Food and pharmaceutical companies want a bigger say in what we eat.
What’s happening: According to a new report, influence peddling has infiltrated the advisory committee for US Department of Agriculture’s Dietary Guidelines for Americans.
- Nine of 20 had conflicts of interest with food & bev, pharma, and weight loss industries.
- Four have links with companies that have previously lobbied to influence the report.
- Two or more members failed to disclose financial roles with Novo Nordisk, Eli Lilly, and Weight Watchers (WW), National Dairy Council, and Abbott.
No surprise, this has become a standard practice since the framework’s inception, published every five years since 1980. In previous years, as much as 95% of the council had high-risk conflicts.
Why it matters: More than one-off recommendations, these guidelines can impact nutrition-related education, healthcare, and retail policies for years to come. A start, calling out industry-funded experts is one thing, but Big Food and Pharma’s influence remains an ongoing concern.

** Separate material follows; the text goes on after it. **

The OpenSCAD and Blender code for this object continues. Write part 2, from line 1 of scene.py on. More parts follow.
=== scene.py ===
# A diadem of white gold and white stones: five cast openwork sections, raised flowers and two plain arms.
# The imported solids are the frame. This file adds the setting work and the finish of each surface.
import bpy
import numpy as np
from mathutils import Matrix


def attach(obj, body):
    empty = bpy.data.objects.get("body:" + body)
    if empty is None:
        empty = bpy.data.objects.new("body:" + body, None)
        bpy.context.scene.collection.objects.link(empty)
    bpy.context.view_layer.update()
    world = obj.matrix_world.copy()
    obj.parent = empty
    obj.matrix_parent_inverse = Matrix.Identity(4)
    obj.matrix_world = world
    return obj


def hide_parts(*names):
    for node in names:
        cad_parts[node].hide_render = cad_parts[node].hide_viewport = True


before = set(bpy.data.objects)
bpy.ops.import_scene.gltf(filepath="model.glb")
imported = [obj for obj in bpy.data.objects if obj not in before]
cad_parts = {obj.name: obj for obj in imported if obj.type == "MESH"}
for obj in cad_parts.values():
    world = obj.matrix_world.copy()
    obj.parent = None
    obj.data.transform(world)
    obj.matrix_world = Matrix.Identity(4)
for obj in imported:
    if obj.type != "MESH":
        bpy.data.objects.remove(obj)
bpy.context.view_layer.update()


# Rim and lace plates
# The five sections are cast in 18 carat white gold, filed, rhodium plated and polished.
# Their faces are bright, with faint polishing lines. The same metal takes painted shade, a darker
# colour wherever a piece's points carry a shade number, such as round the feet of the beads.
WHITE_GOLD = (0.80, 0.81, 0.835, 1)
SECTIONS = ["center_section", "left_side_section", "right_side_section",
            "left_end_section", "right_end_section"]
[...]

- In 2020, the USDA ignored the committee’s advice to cut sugar and alcohol allowances.
- Multiple Big Food brands have ongoing relationships with the Academy of Nutrition and Dietetics and American Academy of Pediatrics, among others.
- The American Beverage Association paid dietitians, physicians, and fitness influencers to sway public opinion regarding nutritional information.
Punchline: Ultra-processed, sugar-laden food dominates the US food system, and it’s harming our well-being. As industry influences fight to undermine the very definition of healthy, eating well won’t get any easier.